* [Exercise goal]
Write out exactly the lines from the line with "keep_main_shell(crystals)" through the line with "obj.parent = empty", both ends included, and no other line.
= = =
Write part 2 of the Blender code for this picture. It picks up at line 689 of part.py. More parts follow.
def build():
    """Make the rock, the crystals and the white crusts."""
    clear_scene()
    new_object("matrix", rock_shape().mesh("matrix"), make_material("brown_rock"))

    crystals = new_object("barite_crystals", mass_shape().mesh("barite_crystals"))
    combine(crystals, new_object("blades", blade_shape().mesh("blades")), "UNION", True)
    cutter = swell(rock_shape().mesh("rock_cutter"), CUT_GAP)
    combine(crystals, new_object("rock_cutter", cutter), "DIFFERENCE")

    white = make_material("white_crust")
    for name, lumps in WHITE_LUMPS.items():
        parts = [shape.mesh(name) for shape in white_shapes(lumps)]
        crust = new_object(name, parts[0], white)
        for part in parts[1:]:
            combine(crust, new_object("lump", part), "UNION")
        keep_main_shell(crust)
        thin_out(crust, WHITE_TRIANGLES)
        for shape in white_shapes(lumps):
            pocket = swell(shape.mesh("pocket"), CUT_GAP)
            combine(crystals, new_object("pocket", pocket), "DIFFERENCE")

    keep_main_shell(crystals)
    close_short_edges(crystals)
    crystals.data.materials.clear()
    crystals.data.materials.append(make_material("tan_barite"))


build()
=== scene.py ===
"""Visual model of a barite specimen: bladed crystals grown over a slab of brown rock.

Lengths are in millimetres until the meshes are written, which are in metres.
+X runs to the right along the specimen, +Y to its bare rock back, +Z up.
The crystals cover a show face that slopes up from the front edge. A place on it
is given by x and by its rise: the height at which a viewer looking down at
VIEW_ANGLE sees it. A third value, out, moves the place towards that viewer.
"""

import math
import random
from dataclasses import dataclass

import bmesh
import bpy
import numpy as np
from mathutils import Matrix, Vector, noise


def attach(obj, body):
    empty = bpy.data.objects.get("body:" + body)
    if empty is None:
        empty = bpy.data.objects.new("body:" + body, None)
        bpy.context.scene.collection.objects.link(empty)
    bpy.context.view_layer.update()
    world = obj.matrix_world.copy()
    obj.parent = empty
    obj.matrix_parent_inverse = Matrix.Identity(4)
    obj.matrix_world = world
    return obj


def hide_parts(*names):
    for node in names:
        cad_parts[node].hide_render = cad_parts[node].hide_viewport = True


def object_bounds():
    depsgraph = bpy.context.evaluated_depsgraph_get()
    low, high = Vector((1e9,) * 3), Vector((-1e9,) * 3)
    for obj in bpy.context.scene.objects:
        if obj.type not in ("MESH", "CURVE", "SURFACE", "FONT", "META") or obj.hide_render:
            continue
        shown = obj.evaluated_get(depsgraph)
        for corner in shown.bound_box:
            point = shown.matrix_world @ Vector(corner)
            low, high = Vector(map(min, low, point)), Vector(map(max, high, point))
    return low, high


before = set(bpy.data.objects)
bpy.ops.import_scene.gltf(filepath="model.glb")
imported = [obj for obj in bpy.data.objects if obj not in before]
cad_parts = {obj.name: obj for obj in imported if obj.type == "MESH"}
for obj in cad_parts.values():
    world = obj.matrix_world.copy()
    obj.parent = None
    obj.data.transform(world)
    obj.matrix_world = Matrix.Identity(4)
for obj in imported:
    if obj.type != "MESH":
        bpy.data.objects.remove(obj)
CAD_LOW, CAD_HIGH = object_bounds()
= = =
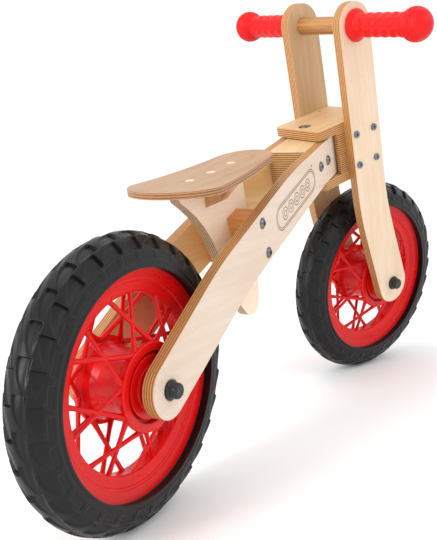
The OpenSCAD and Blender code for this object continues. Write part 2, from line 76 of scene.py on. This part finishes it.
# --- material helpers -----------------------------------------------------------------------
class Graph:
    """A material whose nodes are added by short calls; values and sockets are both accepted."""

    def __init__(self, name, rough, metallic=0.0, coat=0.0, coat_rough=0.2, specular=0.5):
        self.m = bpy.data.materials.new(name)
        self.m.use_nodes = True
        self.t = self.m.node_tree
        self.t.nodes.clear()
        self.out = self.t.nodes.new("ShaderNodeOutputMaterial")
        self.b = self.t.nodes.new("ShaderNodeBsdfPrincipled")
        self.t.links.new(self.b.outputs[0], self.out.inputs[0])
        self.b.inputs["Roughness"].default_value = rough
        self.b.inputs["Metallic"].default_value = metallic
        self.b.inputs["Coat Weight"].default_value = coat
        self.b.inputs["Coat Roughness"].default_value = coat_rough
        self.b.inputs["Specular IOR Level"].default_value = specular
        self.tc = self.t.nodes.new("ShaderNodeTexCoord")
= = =
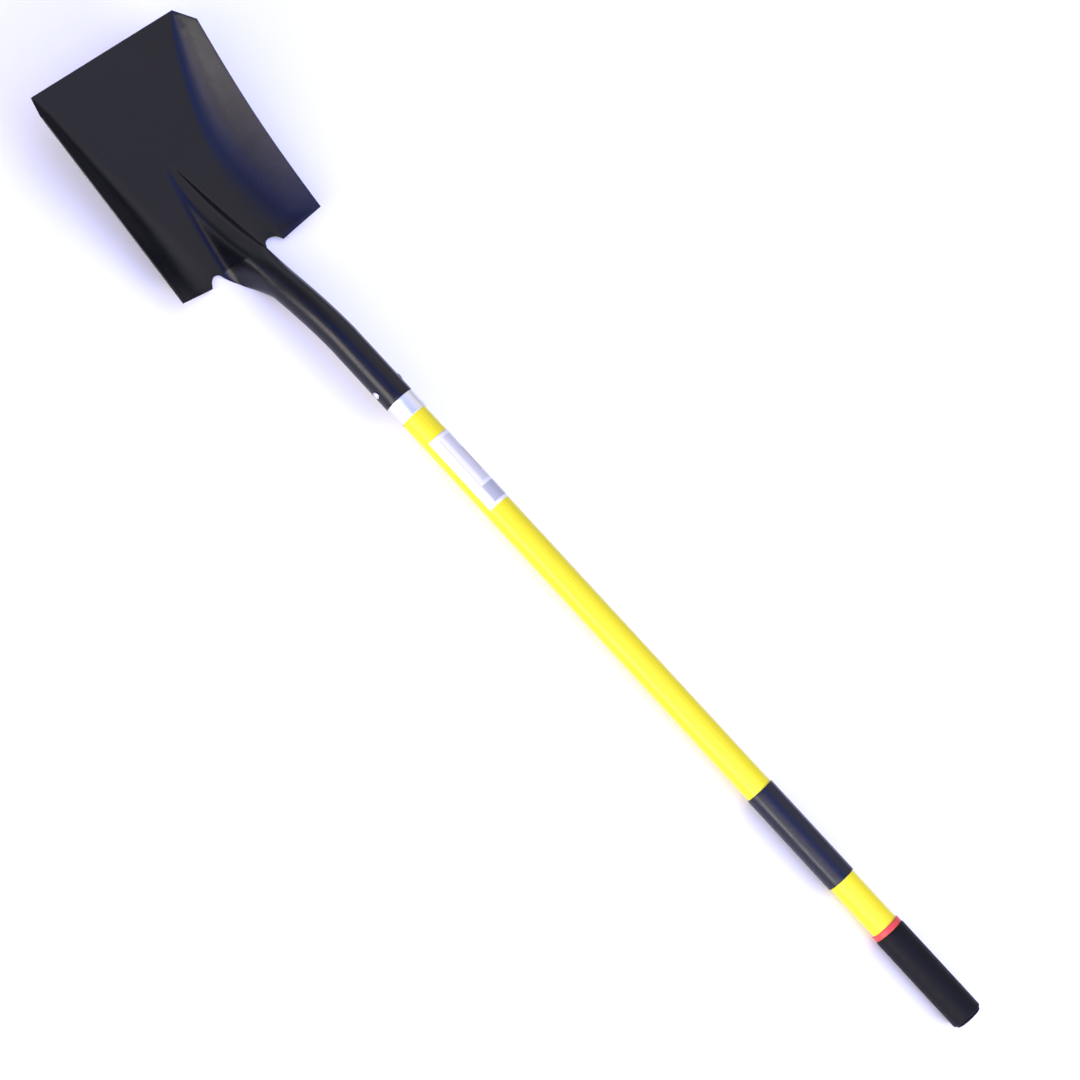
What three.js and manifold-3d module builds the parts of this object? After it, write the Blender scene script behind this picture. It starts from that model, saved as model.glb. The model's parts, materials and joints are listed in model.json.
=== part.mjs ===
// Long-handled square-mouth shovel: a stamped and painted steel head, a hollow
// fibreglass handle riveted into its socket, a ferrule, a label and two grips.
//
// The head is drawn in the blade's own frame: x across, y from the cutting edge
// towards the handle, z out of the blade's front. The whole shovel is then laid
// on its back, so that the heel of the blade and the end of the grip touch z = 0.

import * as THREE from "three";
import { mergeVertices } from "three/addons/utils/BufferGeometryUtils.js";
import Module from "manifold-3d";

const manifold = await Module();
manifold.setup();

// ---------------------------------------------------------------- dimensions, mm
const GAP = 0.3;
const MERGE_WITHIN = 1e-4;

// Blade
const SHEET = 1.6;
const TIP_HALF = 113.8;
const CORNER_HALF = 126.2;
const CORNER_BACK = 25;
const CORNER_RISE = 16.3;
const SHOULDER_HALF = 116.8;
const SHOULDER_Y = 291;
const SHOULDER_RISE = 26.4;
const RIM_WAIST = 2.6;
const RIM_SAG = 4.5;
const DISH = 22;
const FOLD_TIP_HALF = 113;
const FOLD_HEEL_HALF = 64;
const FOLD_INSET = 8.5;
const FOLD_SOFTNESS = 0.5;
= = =
* [Solved exercise]
    keep_main_shell(crystals)
    close_short_edges(crystals)
    crystals.data.materials.clear()
    crystals.data.materials.append(make_material("tan_barite"))


build()
=== scene.py ===
"""Visual model of a barite specimen: bladed crystals grown over a slab of brown rock.

Lengths are in millimetres until the meshes are written, which are in metres.
+X runs to the right along the specimen, +Y to its bare rock back, +Z up.
The crystals cover a show face that slopes up from the front edge. A place on it
is given by x and by its rise: the height at which a viewer looking down at
VIEW_ANGLE sees it. A third value, out, moves the place towards that viewer.
"""

import math
import random
from dataclasses import dataclass

import bmesh
import bpy
import numpy as np
from mathutils import Matrix, Vector, noise


def attach(obj, body):
    empty = bpy.data.objects.get("body:" + body)
    if empty is None:
        empty = bpy.data.objects.new("body:" + body, None)
        bpy.context.scene.collection.objects.link(empty)
    bpy.context.view_layer.update()
    world = obj.matrix_world.copy()
    obj.parent = empty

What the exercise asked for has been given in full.